REQUIREMENTS -
List the lines of this listing that hold the word "scene".

+++

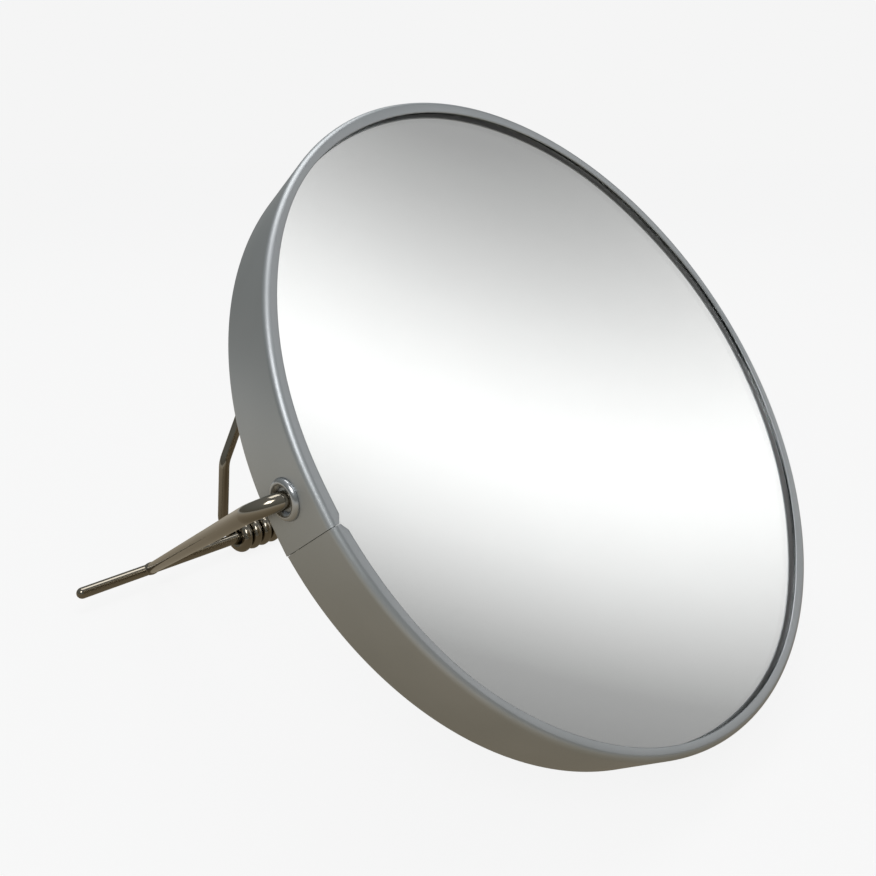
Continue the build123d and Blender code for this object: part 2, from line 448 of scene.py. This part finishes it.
def satin_aluminium():
    finish, tree = material("satin_aluminium")
    where = tree.place()
    cloud = tree.noise(where, 26.0, 3.0)
    grain = tree.noise(where, 2400.0, 2.0)
    streak = tree.noise(tree.stretch(where, (1.0, 9.0, 7.0)), 160.0, 4.0, 0.6)
    tone = tree.mix(cloud.ramp(0.3, 0.7), (0.49, 0.515, 0.53), (0.54, 0.56, 0.575))
    tree.surface(
        Base_Color=tone, Metallic=1.0,
        Roughness=0.41 + 0.06 * streak + 0.05 * cloud,
        Normal=tree.bump(grain + 0.6 * streak, 0.16, 0.00005),
    )
    return finish


def bright_chrome():
    finish, tree = material("bright_chrome")
    where = tree.place()
    cloud = tree.noise(where, 120.0, 3.0)
    speck = tree.noise(where, 900.0, 2.0).ramp(0.68, 0.78)
    tone = tree.mix(cloud, (0.26, 0.235, 0.19), (0.32, 0.29, 0.24))
    tree.surface(
        Base_Color=tree.mix(speck * 0.3, tone, (0.30, 0.27, 0.22)), Metallic=1.0,
        Roughness=0.08 + 0.07 * cloud + 0.03 * speck,
        Normal=tree.bump(cloud, 0.03, 0.00005),
    )
    return finish


def polished_collar():
    finish, tree = material("polished_collar")
    where = tree.place()
    cloud = tree.noise(where, 300.0, 3.0)
    tree.surface(
        Base_Color=tree.mix(cloud, (0.46, 0.475, 0.49), (0.54, 0.555, 0.57)), Metallic=1.0,
        Roughness=0.18 + 0.12 * cloud, Normal=tree.bump(cloud, 0.08, 0.0001),
    )
    return finish


def clear_glass():
    finish, tree = material("clear_glass")
    where = tree.place()
    dust = tree.noise(where, 700.0, 2.0).ramp(0.72, 0.80)
    tree.surface(
        Base_Color=(0.985, 0.988, 0.986), Roughness=0.004 * dust, IOR=1.5,
        Transmission_Weight=1.0,
    )
    return finish


def silvering():
    finish, tree = material("silvering")
    where = tree.place()
    cloud = tree.noise(where, 40.0, 2.0)
    tree.surface(
        Base_Color=tree.mix(cloud, (0.93, 0.935, 0.93), (0.95, 0.955, 0.95)),
        Metallic=1.0, Roughness=0.004 * cloud,
    )
    return finish


def grey_board():
    finish, tree = material("grey_board")
    where = tree.place()
    fibre = tree.noise(tree.stretch(where, (1.0, 3.0, 1.0)), 700.0, 5.0, 0.7)
    tree.surface(
        Base_Color=tree.mix(fibre, (0.34, 0.31, 0.27), (0.50, 0.47, 0.42)),
        Roughness=0.85 + 0.1 * fibre, Normal=tree.bump(fibre, 0.3, 0.0001),
    )
    return finish


def zinc_plate():
    finish, tree = material("zinc_plate")
    where = tree.place()
    spangle = tree.node("ShaderNodeTexVoronoi", {}, {"Vector": where, "Scale": 350.0}, "Distance")
    tree.surface(
        Base_Color=tree.mix(spangle, (0.26, 0.265, 0.275), (0.34, 0.345, 0.36)),
        Metallic=1.0, Roughness=0.35 + 0.15 * spangle,
    )
    return finish


def dark_nylon():
    finish, tree = material("dark_nylon")
    where = tree.place()
    grain = tree.noise(where, 1500.0, 3.0)
    tree.surface(
        Base_Color=tree.mix(grain, (0.012, 0.012, 0.013), (0.03, 0.03, 0.032)),
        Roughness=0.42 + 0.15 * grain, Normal=tree.bump(grain, 0.15, 0.00005),
    )
    return finish


dress(satin_aluminium(), band)
dress(clear_glass(), magnifier, rear_glass)
dress(silvering(), magnifier_silver, rear_silver)
dress(bright_chrome(), *wires, "hanging_loop")
dress(polished_collar(), *collars)
dress(dark_nylon(), "pivot_bush_left", "pivot_bush_right")
dress(zinc_plate(), "pivot_plate_left", "pivot_plate_right")
dress(grey_board(), "magnifier_card", "plain_card", "packing_strip_upper", "packing_strip_lower")

# Camera
camera_from_pivot = Vector((-189.6, -134.1, 66.0)) * MM
camera_azimuth = radians(46.16)
camera_pitch = radians(18.12)
camera_roll = radians(0.08)
camera_lens = 34.93
sensor_width = 36
nearest_seen = 10 * MM
camera_data = bpy.data.cameras.new("camera")
camera_data.lens = camera_lens
camera_data.sensor_width = sensor_width
camera_data.clip_start = nearest_seen
camera = bpy.data.objects.new("camera", camera_data)
bpy.context.scene.collection.objects.link(camera)
turn = Matrix.Rotation(-camera_azimuth, 4, "Z") @ Matrix.Rotation(pi / 2 - camera_pitch, 4, "X")
camera.matrix_world = (
    Matrix.Translation(pivot + camera_from_pivot) @ turn @ Matrix.Rotation(camera_roll, 4, "Z")
)
bpy.context.scene.camera = camera

# Studio
pale = (0.913, 0.913, 0.913)
fill_colour = (0.80, 0.82, 0.85)
fill_strength = 0.55
floor_glow = 1.04
floor_glow_share = 0.93
floor_colour = (0.9, 0.9, 0.89)
room = bpy.data.worlds.new("studio")
bpy.context.scene.world = room
tree = Tree(room)


def background_share(tree):
    """1 for rays from the camera, off metal or through glass."""
    rays = [
        tree.node("ShaderNodeLightPath", {}, (), name)
        for name in ("Is Camera Ray", "Is Glossy Ray", "Is Transmission Ray")
    ]
    return rays[0].most(rays[1]).most(rays[2])


seen = background_share(tree)
backdrop = tree.node("ShaderNodeBackground", {}, {"Color": pale, "Strength": 1.0})
fill = tree.node("ShaderNodeBackground", {}, {"Color": fill_colour, "Strength": fill_strength})
tree.node(
    "ShaderNodeOutputWorld", {},
    {"Surface": tree.node("ShaderNodeMixShader", {}, (seen, fill, backdrop))},
)

floor_size = 120.0
shape = bmesh.new()
bmesh.ops.create_grid(shape, x_segments=1, y_segments=1, size=floor_size / 2)
floor = stage_thing(shape, "floor")
finish, tree = material("pale_floor")
glow = tree.node("ShaderNodeEmission", {}, {"Color": pale, "Strength": floor_glow})
matt = tree.node("ShaderNodeBsdfDiffuse", {}, {"Color": floor_colour})
glow_share = background_share(tree) * floor_glow_share
tree.node(
    "ShaderNodeOutputMaterial", {},
    {"Surface": tree.node("ShaderNodeMixShader", {}, (glow_share, matt, glow))},
)
floor.data.materials.append(finish)


def mirrored_only(thing, name, shade, strength):
    """Light a thing of the studio, so that it shows in metal and glass alone."""
    thing.visible_camera = False
    thing.visible_diffuse = False
    thing.visible_shadow = False
    finish, tree = material(name)
    glow = tree.node("ShaderNodeEmission", {}, {"Color": shade(tree), "Strength": strength})
    tree.node("ShaderNodeOutputMaterial", {}, {"Surface": glow})
    thing.data.materials.append(finish)


# Graded screen: the soft bright band that lies across the mirror
screen_distance = 1.3
screen_width = 1.1
screen_slide = -0.1
screen_height = 1.2
screen_turn = radians(82)
screen_shift = 0.08
screen_strength = 1.2
mirrored_way = Vector((0.686, -0.487, 0.540)).normalized()
screen_steps = (
    (0.0, 0.96), (0.04, 0.925), (0.075, 0.855), (0.115, 0.76), (0.145, 0.665), (0.208, 0.47),
    (0.255, 0.335), (0.32, 0.27), (0.55, 0.21),
)


def screen_shade(tree):
    across = tree.node("ShaderNodeSeparateXYZ", {}, (tree.place(),), "Y")
    far = (across - screen_shift).math("ABSOLUTE")
    stops = [(reach, (level, level, level)) for reach, level in screen_steps]
    return tree.node("ShaderNodeValToRGB", {"stops": stops}, (far,))


shape = bmesh.new()
bmesh.ops.create_grid(shape, x_segments=1, y_segments=1, size=0.5)
bmesh.ops.scale(shape, vec=(screen_width, screen_height, 1), verts=shape.verts)
screen = stage_thing(shape, "graded_screen")
screen.matrix_world = (
    Matrix.Translation(pivot + mirrored_way * screen_distance)
    @ (-mirrored_way).to_track_quat("Z", "Y").to_matrix().to_4x4()
    @ Matrix.Rotation(screen_turn, 4, "Z")
    @ Matrix.Translation((screen_slide, 0, 0))
)
mirrored_only(screen, "graded_screen", screen_shade, screen_strength)

# Room: a dim table and walls, which the metal mirrors. The table has a painted shadow: it is dark near
# the middle, where the mirror stands.
room_radius = 2.8
room_strength = 1.0
wall_foot = (0.001, 0.01)
table_lift = 0.2 * MM
# The first two table stops are painted shadow. The table darkens toward the middle, under the mirror, so
# the band's underside mirrors shade.
table_stops_with_painted_shadow = [
    (0.0, (0.15, 0.115, 0.072)), (0.05, (0.31, 0.27, 0.205)), (0.12, (0.54, 0.50, 0.43)),
    (0.36, (0.60, 0.625, 0.635)), (1.0, (0.26, 0.265, 0.25)),
]
wall_stops = [
    (0.0, (0.17, 0.155, 0.13)), (0.10, (0.20, 0.20, 0.185)), (0.35, (0.24, 0.255, 0.25)),
    (1.0, (0.34, 0.35, 0.36)),
]


def room_shade(tree):
    where = tree.place()
    height = tree.node("ShaderNodeSeparateXYZ", {}, (where,), "Z")
    reach = tree.node("ShaderNodeVectorMath", {"operation": "LENGTH"}, (where,), "Value")
    walls = tree.node("ShaderNodeValToRGB", {"stops": wall_stops}, (height / room_radius,))
    # Table tone by distance from the middle, with the painted shadow at the centre.
    shadowed_table = tree.node("ShaderNodeValToRGB", {"stops": table_stops_with_painted_shadow}, (reach / room_radius,))
    return tree.mix(height.ramp(*wall_foot), shadowed_table, walls)


shape = bmesh.new()
bmesh.ops.create_uvsphere(shape, u_segments=48, v_segments=32, radius=room_radius)
everything = shape.verts[:] + shape.edges[:] + shape.faces[:]
cut = bmesh.ops.bisect_plane(
    shape, geom=everything, plane_co=(0, 0, table_lift), plane_no=(0, 0, 1), clear_inner=True
)
rim = [edge for edge in cut["geom_cut"] if isinstance(edge, bmesh.types.BMEdge)]
bmesh.ops.contextual_create(shape, geom=rim)
mirrored_only(stage_thing(shape, "dim_room"), "dim_room", room_shade, room_strength)


def area_light(name, place, aim, size, power):
    lamp = bpy.data.lights.new(name, "AREA")
    lamp.shape = "RECTANGLE"
    lamp.size, lamp.size_y = size
    lamp.energy = power
    holder = bpy.data.objects.new(name, lamp)
    bpy.context.scene.collection.objects.link(holder)
    facing = (Vector(aim) - Vector(place)).to_track_quat("-Z", "Y").to_matrix().to_4x4()
    holder.matrix_world = Matrix.Translation(place) @ facing


area_light("key_light", (-0.9, -0.5, 1.2), pivot, (0.6, 0.6), 6.5)
area_light("top_light", (0.2, 0.4, 1.4), pivot, (0.9, 0.7), 5.0)

bpy.context.scene.view_settings.view_transform = "Standard"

+++

RESULT BELOW -
Continue the build123d and Blender code for this object: part 2, from line 448 of scene.py. This part finishes it.
bpy.context.scene.collection.objects.link(camera)
bpy.context.scene.camera = camera
bpy.context.scene.world = room
    bpy.context.scene.collection.objects.link(holder)
bpy.context.scene.view_settings.view_transform = "Standard"